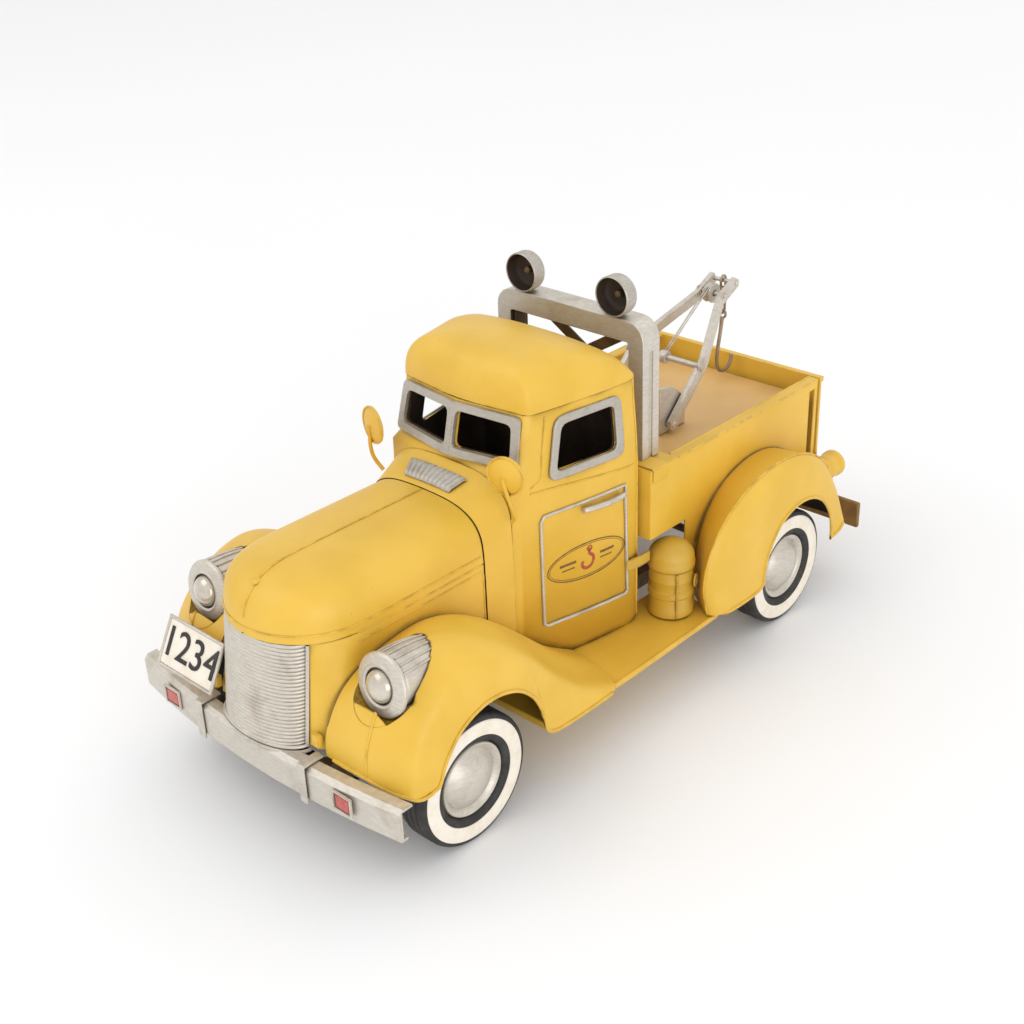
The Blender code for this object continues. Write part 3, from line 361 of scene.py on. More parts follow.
def copied(*nodes):
    """The welded solids of some CAD nodes, with their flat faces made quads again."""
    bm = bmesh.new()
    for node in nodes:
        bm.from_mesh(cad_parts[node].data)
    bmesh.ops.remove_doubles(bm, verts=bm.verts, dist=0.00002)
    bmesh.ops.join_triangles(bm, faces=bm.faces, angle_face_threshold=0.5, angle_shape_threshold=1.3)
    return bm


def softened(made, width=0.4, segments=2, angle=40.0):
    """Round the sharp edges by a width in millimetres, as bent sheet and castings have."""
    bevel = made.modifiers.new("soft edges", "BEVEL")
    bevel.width = width * 0.001
    bevel.segments = segments
    bevel.limit_method = "ANGLE"
    bevel.angle_limit = math.radians(angle)
    return made


def bent(points, count):
    """Even points along a smooth line through a few points."""
    padded = [points[0] * 2 - points[1], *points, points[-1] * 2 - points[-2]]
    line = []
    for k in range(count):
        along = k / (count - 1) * (len(points) - 1)
        i = min(int(along), len(points) - 2)
        u = along - i
        p0, p1, p2, p3 = padded[i : i + 4]
        slope = (p2 - p0) * u
        curve = (p0 * 2 - p1 * 5 + p2 * 4 - p3) * u**2
        twist = (p1 * 3 - p0 - p2 * 3 + p3) * u**3
        line.append((p1 * 2 + slope + curve + twist) / 2)
    return line


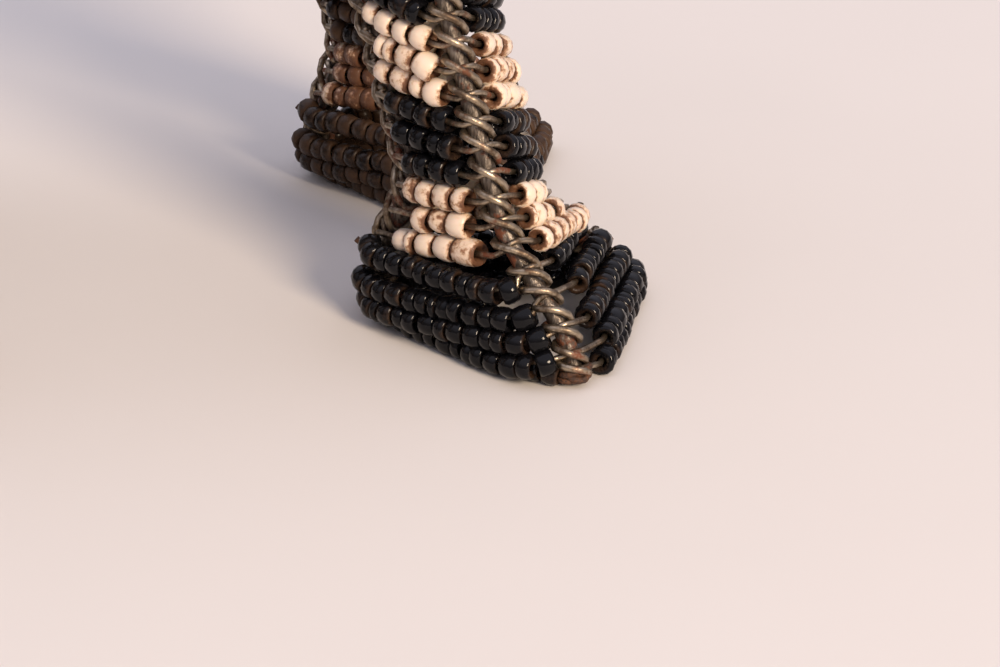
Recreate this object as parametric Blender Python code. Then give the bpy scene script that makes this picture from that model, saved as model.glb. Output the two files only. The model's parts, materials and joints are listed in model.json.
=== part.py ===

^^^^^^^^^^^^^^^^

Repeat exactly the lines above from the line that contains "Recreate this object" through the end. Include both of these ends; leave out everything else.

Recreate this object as parametric Blender Python code. Then give the bpy scene script that makes this picture from that model, saved as model.glb. Output the two files only. The model's parts, materials and joints are listed in model.json.
=== part.py ===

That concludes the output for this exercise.